As a result, Salvador, Guatemala and Honduras love getting checks from their emigres because double digits of GDP in those dirtbag countries come from remittances. This economic information is more proof that the invasive kids are money seekers (acting on the insistence of their parents of course), not refugees from crime as the administration claims.
Remittances are an evil system because the money comes too easily and rewards bad governments; the worse political elites run a country, the more its people leave to seek more money in the first world, from which they often send mini aid checks to families at home.
If illegal aliens would spend half the energy (and money) they use on breaking into America into working to reform the political/economic systems in their home countries, everyone would be better off. Microlending is one strategy.
For the general good of all concerned, I suggested the dependable behavioral shaper of taxation in a 2002 op-ed: Relieve crisis on border with tax on remittances.
Back to the present:
Central America Border Rush Fueled By Remittances, Investors Business Daily, June 27, 2014
House Minority Leader Nancy Pelosi and Honduras first lady Ana Garcia de Hernandez are making separate tours of the south Texas border, where most of the 52,000 unaccompanied illegal immigrant children have crossed this year.
But while the political debate has focused on U.S. immigration enforcement, a key economic factor has been lost in the clamor. Guatemala, El Salvador and Honduras, which are supplying three-quarters of the latest cross-border flood, are bucking a trend in Latin America toward stronger local economies based on sound reforms and security.
Those three Central American countries are dependent on their diaspora to prop up their own woeful economies. Immigrants send back billions of dollars to their families. Remittances have risen to 16.5% of El Salvador’s GDP, 15.7% of Honduras’ and 10% of Guatemala’s, according to World Bank data. Nicaragua, the Dominican Republic and Bolivia rely on remittances for 4.1% to 9.7% of GDP.
But the figure drops precipitously for every other country in Latin America. Mexico, with the largest immigrant population in the U.S. with as many as 13 million people, now relies on remittances for just 2% of GDP.

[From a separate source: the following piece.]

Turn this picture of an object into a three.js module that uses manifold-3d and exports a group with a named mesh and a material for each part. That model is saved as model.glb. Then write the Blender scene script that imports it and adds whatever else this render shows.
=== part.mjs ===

Migrant remittances to Mexico were $22 billion in 2013, 29% below their 2006 peak.
For Colombia, once a locus of drug-war violence, that has turned itself around, remittances are only 1.1% of GDP. Free-market star Chile’s figure is 0%.
It’s not surprising to see Central American leaders urging the U.S. to let the newest arrivals stay. Those migrants’ remittances offer a lifeline to desperately poor countries. While the money goes to families, it helps the broader economy and ultimately fills government coffers.
A 2008 Pew Research Center survey found that 54% of foreign-born Hispanics send remittances to their home countries, compared to 17% of U.S.-born Hispanics. Undocumented immigrants are believed to send more cash home than either.
Virtually all the cash received by the three remittance outliers is from the U.S. (Guatemala 89%, El Salvador 90%, Honduras 87%).
Meanwhile, Mexico and Colombia, which used to send large numbers of illegal immigrants to the U.S., aren’t part of the current surge. Both have installed major — and sometimes painful — economic reforms and embraced globalization via free trade.
Colombia Cleans Up
In 2002, Colombia moved aggressively to modernize its economy during the presidency of Alvaro Uribe. His signature achievement was to make the country safe — a crucial start to economic success. In Bogota, he privatized the trash company to get the capital Singapore-clean. Investment laws were improved, including tax-free zones to woo foreign investors. The state oil company was partially privatized. Uribe signed a U.S. free trade deal, though the Democrat-led Senate let it collect dust for years before ratifying it in late 2011.
Uribe can also tout Colombia’s record of zero defaults, its stable democratic tradition and economic growth in every year except 1998. Incomes rose, companies formed and investment rolled in.
Mexico’s transformation has also been dramatic. The NAFTA trade deal didn’t bear fruit initially, in part because cheap Chinese competition battered Mexican exports. But with Chinese wages rising, a battle-tested Mexico has become more attractive. It’s now a major auto exporter.
In recent years, the nation has worked to improve security, however imperfect. It has used tax reform and sought to rein in powerful unions and even begun to pry open the underperforming state oil monopoly Pemex. The current government also is working to create competition for the nation’s high-priced telecom and cable markets.
As of 2007, Mexico’s illegal emigration to the U.S. began to fall, admittedly in large part due to plunging U.S. construction.
But average Mexican per-capita income crossed the crucial $7,000 threshold as well. Economic conditions have continued to improve, while falling birth rates and a growing middle class curb pressure to get out.
Central America, like Mexico and Colombia, enjoys a free-trade deal with the U.S. But the region suffers from unstable and often leftist governments plagued by drug gangs and other insurgencies.
El Salvador, Guatemala and Honduras should not look to the U.S. for answers — whether amnesty or aid. The region needs to take lessons from their neighbors to fix their own problems with free markets and security.